Les “food halls”, une opportunité pour les investisseurs et les enseignes
Le concept de “food hall” est une tendance venue tout droit des États-Unis. Ces espaces qui regroupent des enseignes de restauration et des bars, déjà bien installés en Europe, arrivent petit à petit en Belgique et présentent des opportunités pour les investisseurs. Camille Delannois
Des croquettes de crevette, des pâtes italiennes, un bao, un poke bowl ou encore une spécialité libanaise ? Pourquoi choisir lorsque l’on a l’embarras du choix ? C’est la possibilité qu’offrent les food halls, ces lieux dans lesquels se réunissent plusieurs enseignes horeca pour centraliser les espaces de consommation et réunir en un même lieu plusieurs types de nourriture et de restauration (en général plutôt rapide).

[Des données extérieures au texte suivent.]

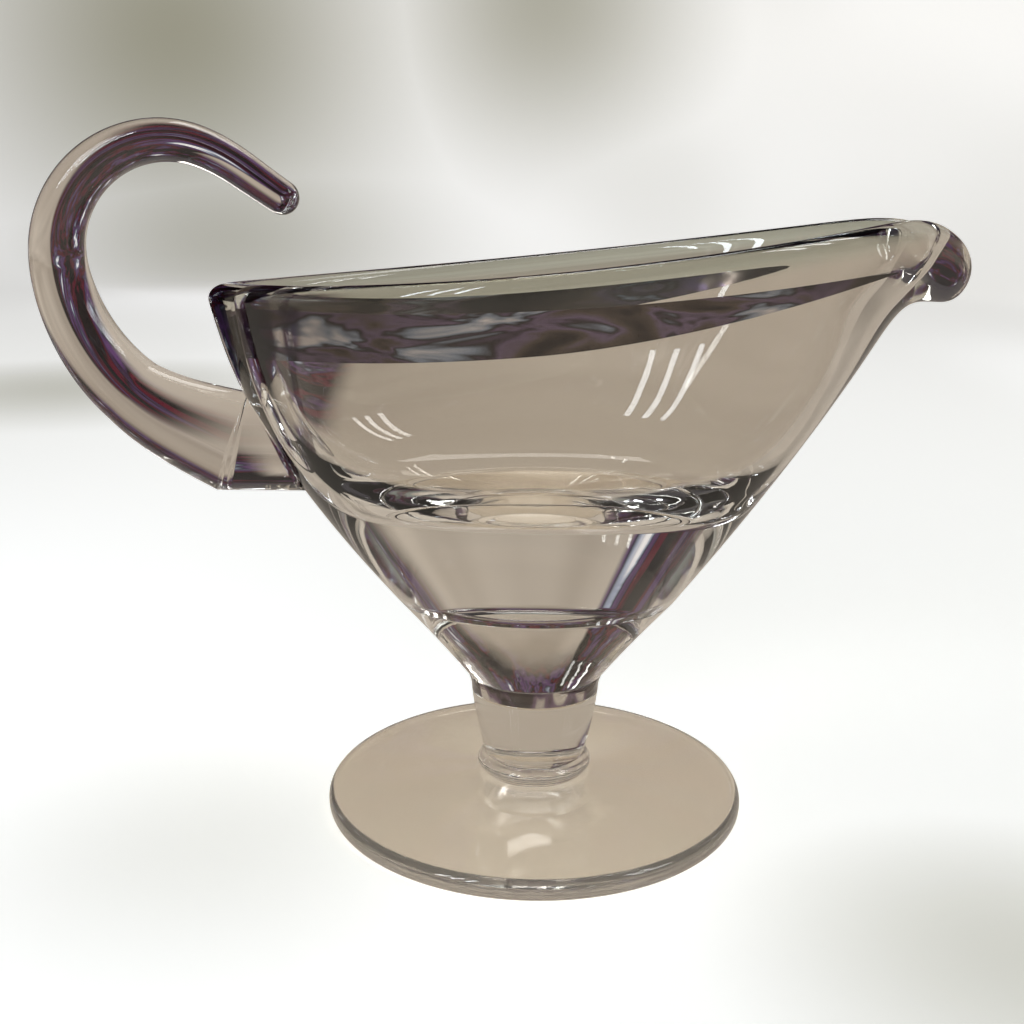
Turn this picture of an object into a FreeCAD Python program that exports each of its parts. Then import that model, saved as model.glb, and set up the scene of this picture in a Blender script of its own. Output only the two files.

Avec une ambiance unique dans chaque structure, la réussite de ce concept réside dans la liberté du consommateur. Celui-ci est libre de se déplacer dans ces marchés couverts, de manger ce qu’il veut sans avoir à changer de bâtiment, qu’il soit debout, assis, seul ou sur une table collective. Objectif premier de ces structures ? Répondre rapidement à un grand nombre de commandes côté restaurateurs et manger, tout en vivant une expérience, côté consommateurs.
Ces temples culinaires ont émergé dans les années 1970 aux États-Unis. D’abord dans les centres commerciaux, avant de s’étendre aux gares, aéroports ou aires d’autoroutes pour devenir de véritables lieux à part entière, passant du concept cheap au trendy. “C’est un concept qui est beaucoup plus développé au Royaume-Uni ou en Australie”, explique Simon de Vooght, associé et responsable retail de Cushman & Wakefield, leader mondial des services en immobilier. C’est dans les années 2000 que ces lieux se démocratisent et s’étendent à l’Europe, notamment avec le Time Out Market, le célèbre food hall de Lisbonne avec ses 24 restaurants et huit bars.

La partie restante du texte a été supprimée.